いい場所を求めて未開の地も散策。ドキュメンタリー映像は小笠原さんのアテレコを希望!?
――自然は一定のコンディションではないからこそ、すべてがかみ合うことは奇跡なんですね。
大橋:それだけではなく、映像に映る時のアングルとかも大切で。自分をフィーチャーするのではなく、アートの中に自分がいるという映像を目指しているので、後ろにある波をどう映すかとか、どんなアングルで撮影するのがベストなのか、常に試行錯誤しています。
カメラマンも崖の上からの撮影で、森の中にカメラマンを降ろしてから、30分くらいパドルでシークレットと呼ばれる場所に行って。カメラマンの位置を確認してから波にのります。その時、カメラマンの後ろを猿の大群に通って怖かったと言ってました(笑)。
小笠原:ファンタジーみたいな世界じゃないですか? すごいですね!
大橋:誰もまだやっていない場所を地図アプリで探して、地形を見て波が立ちそうだなと思ったところに車で行ったり。
小笠原:現地の人に聞いたりするんですか?
大橋:いれば聞きますけど、例えば日本でも未開の地を探して、変な場所に車を停めて、茂みをくぐって海を見つけて、「ここ、できるじゃん!」と。
そういうのが好きだし、サーファーの人もそうなんじゃないかな。

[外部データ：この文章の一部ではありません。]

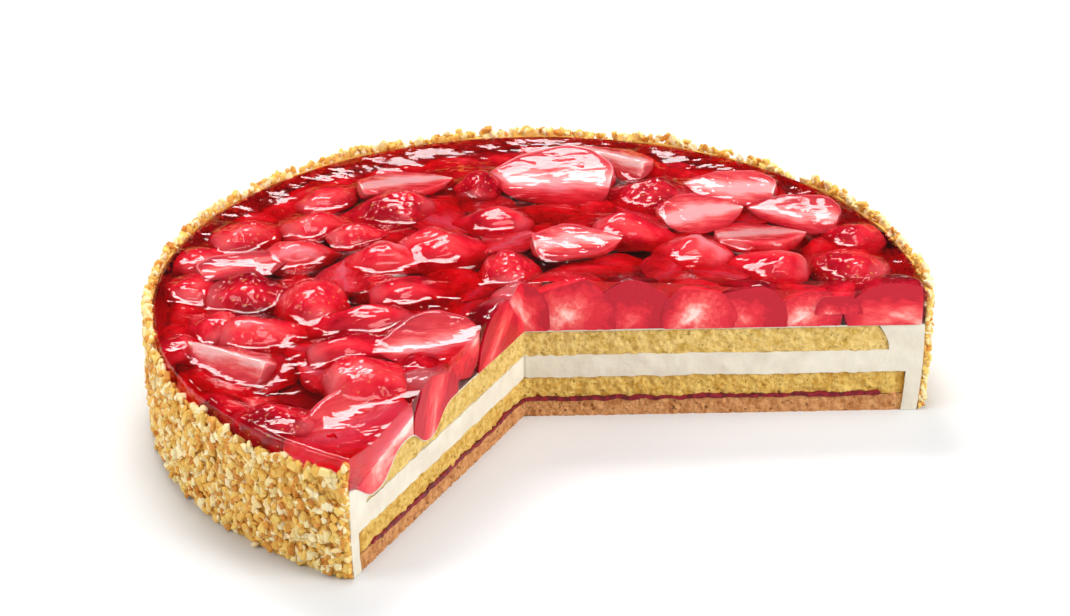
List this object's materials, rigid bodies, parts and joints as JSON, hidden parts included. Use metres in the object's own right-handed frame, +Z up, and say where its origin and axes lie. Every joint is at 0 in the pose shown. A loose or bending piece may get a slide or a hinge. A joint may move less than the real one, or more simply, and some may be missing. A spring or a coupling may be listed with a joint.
{
  "type": "strawberry tart with a wedge cut out",
  "caption": "Round layered strawberry tart in red jelly with a wide wedge cut out: shortcrust, jam, sponge, cream and a coat of chopped nuts.",
  "frame": {"origin": "centre of the round, on the underside of the shortcrust", "axes": "+Z up; +X to the right and +Y away from the viewer in the picture; the missing wedge opens towards +X -Y"},
  "size_m": [0.26, 0.2458, 0.0517],
  "materials": {
    "shortcrust": "baked shortcrust, matte and crumbly",
    "jam": "thin dark red jam",
    "sponge": "yellow sponge with fine pores",
    "cream": "smooth white cream",
    "jelly": "clear red jelly, glossy and wet",
    "nuts": "chopped roasted nuts",
    "strawberry": "cut strawberries, red skin and pale flesh"
  },
  "bodies": {
    "root": {"shortcrust_base": "shortcrust", "jam_layer": "jam", "sponge_lower": "sponge", "sponge_upper": "sponge", "cream": "cream", "jelly": "jelly", "nut_coat": "nuts", "strawberry_01": "strawberry", "strawberry_02": "strawberry", "strawberry_03": "strawberry", "strawberry_04": "strawberry", "strawberry_05": "strawberry", "strawberry_06": "strawberry", "strawberry_07": "strawberry", "strawberry_08": "strawberry", "strawberry_09": "strawberry", "strawberry_10": "strawberry", "strawberry_11": "strawberry", "strawberry_12": "strawberry", "strawberry_13": "strawberry", "strawberry_14": "strawberry", "strawberry_15": "strawberry", "strawberry_16": "strawberry", "strawberry_17": "strawberry", "strawberry_18": "strawberry", "strawberry_19": "strawberry", "strawberry_20": "strawberry", "strawberry_21": "strawberry", "strawberry_22": "strawberry", "strawberry_23": "strawberry", "strawberry_24": "strawberry", "strawberry_25": "strawberry", "strawberry_26": "strawberry", "strawberry_27": "strawberry", "strawberry_28": "strawberry", "strawberry_29": "strawberry", "strawberry_30": "strawberry", "strawberry_31": "strawberry", "strawberry_32": "strawberry", "strawberry_33": "strawberry", "strawberry_34": "strawberry", "strawberry_35": "strawberry", "strawberry_36": "strawberry", "strawberry_37": "strawberry", "strawberry_38": "strawberry", "strawberry_39": "strawberry", "strawberry_40": "strawberry", "strawberry_41": "strawberry", "strawberry_42": "strawberry", "strawberry_43": "strawberry", "strawberry_44": "strawberry", "strawberry_45": "strawberry", "strawberry_46": "strawberry", "strawberry_47": "strawberry", "strawberry_48": "strawberry", "strawberry_49": "strawberry", "strawberry_50": "strawberry", "strawberry_51": "strawberry", "strawberry_52": "strawberry"}
  },
  "joints": []
}
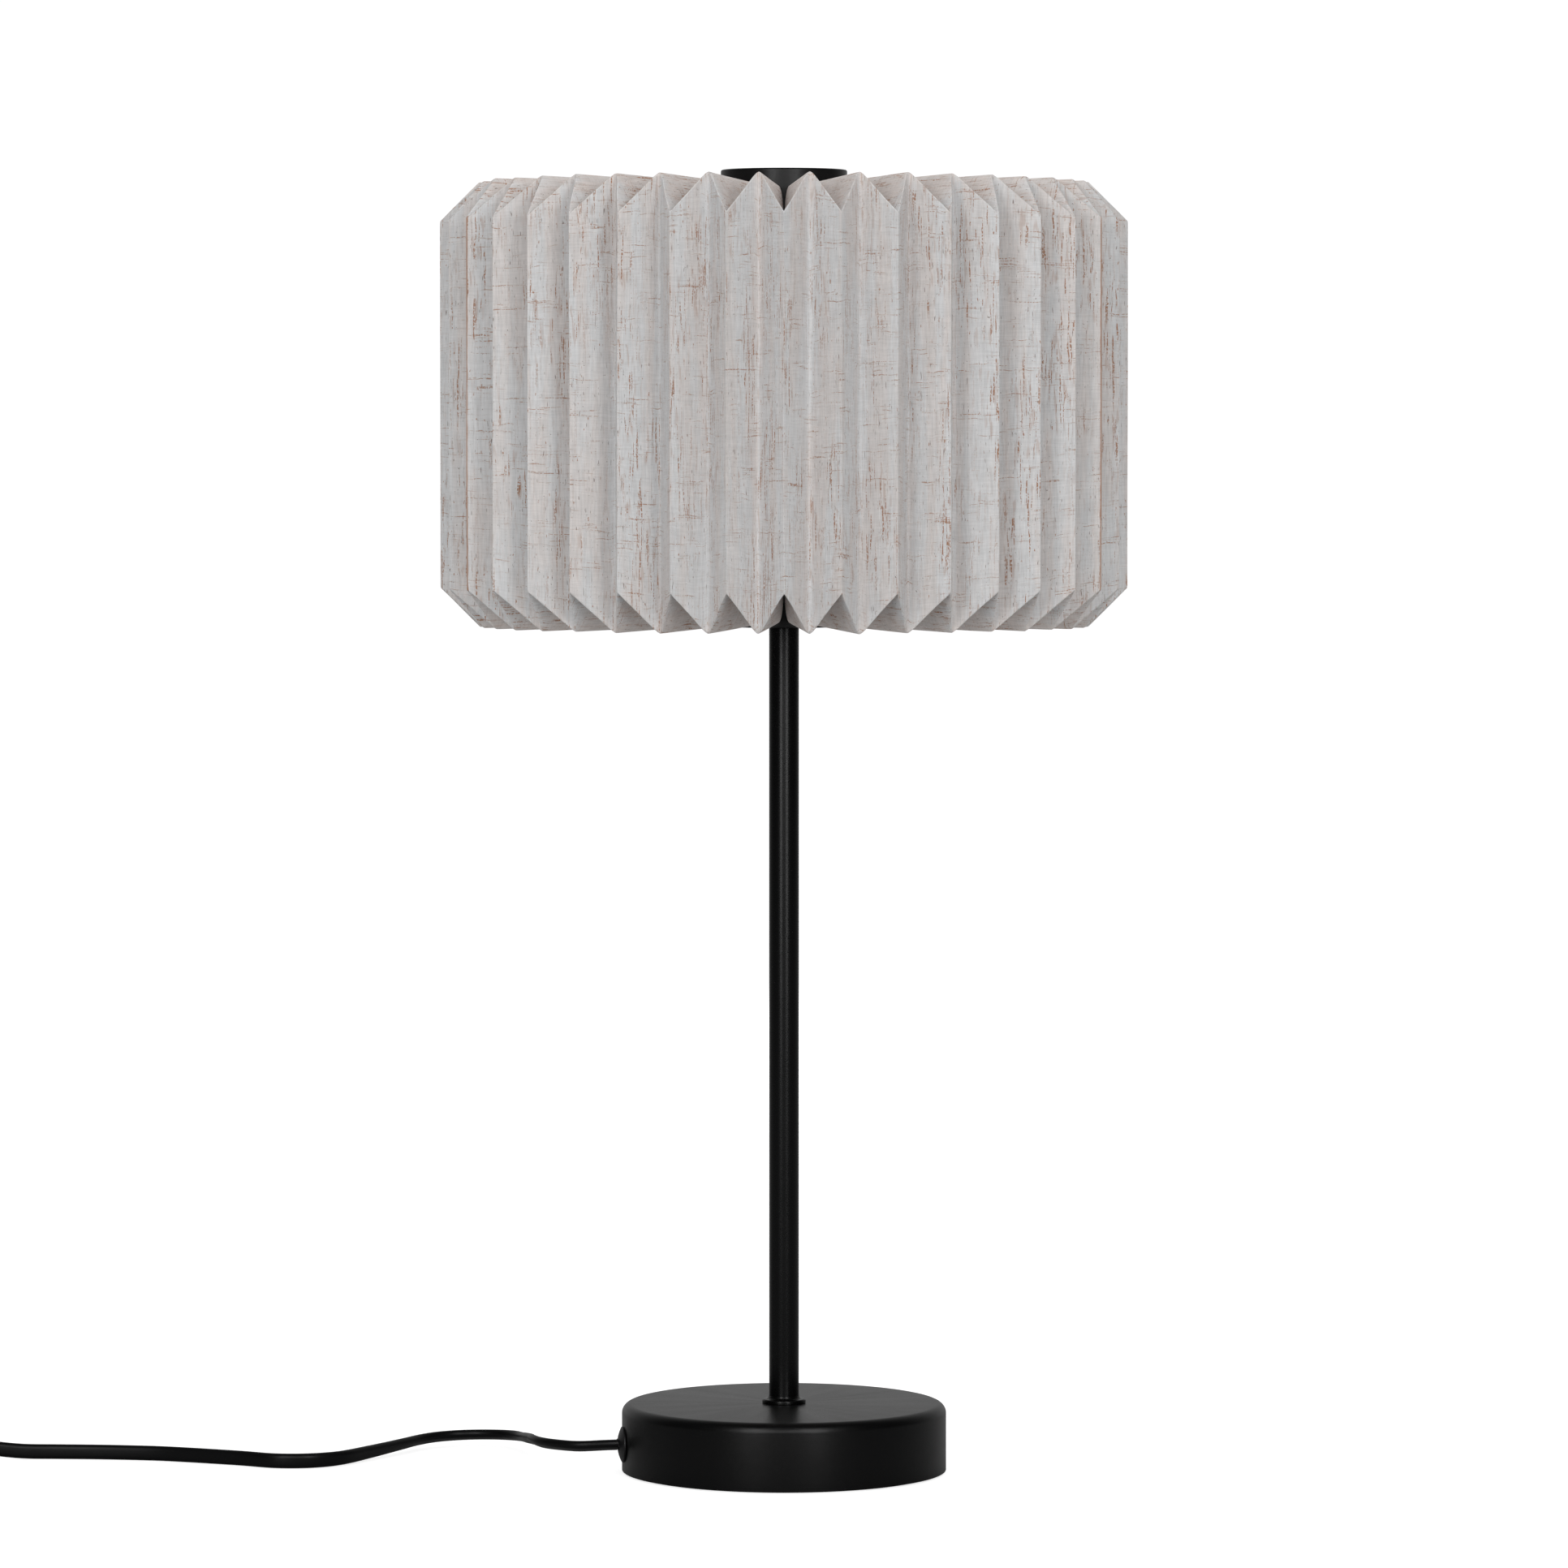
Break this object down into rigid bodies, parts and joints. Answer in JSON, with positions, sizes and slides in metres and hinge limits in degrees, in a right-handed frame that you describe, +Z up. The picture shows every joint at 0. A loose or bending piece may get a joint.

波があるところを求めて、茂みをかき分けて見つけたところがポイントになっていることも多いし。僕もその原点に戻りたいなって。
小笠原:ドキュメンタリーにしたらおもしろそう。
大橋:じゃあ、そのドキュメンタリーの声を小笠原さんにやっていただいて。
小笠原:(いい声で)「ここはサーフィンできないね。次のポイントに行こう」とか。でも何で大橋さんだけアテレコするんだって(笑)。
大橋:でもおもしろそうですね。ぜひお願いできたら(笑)。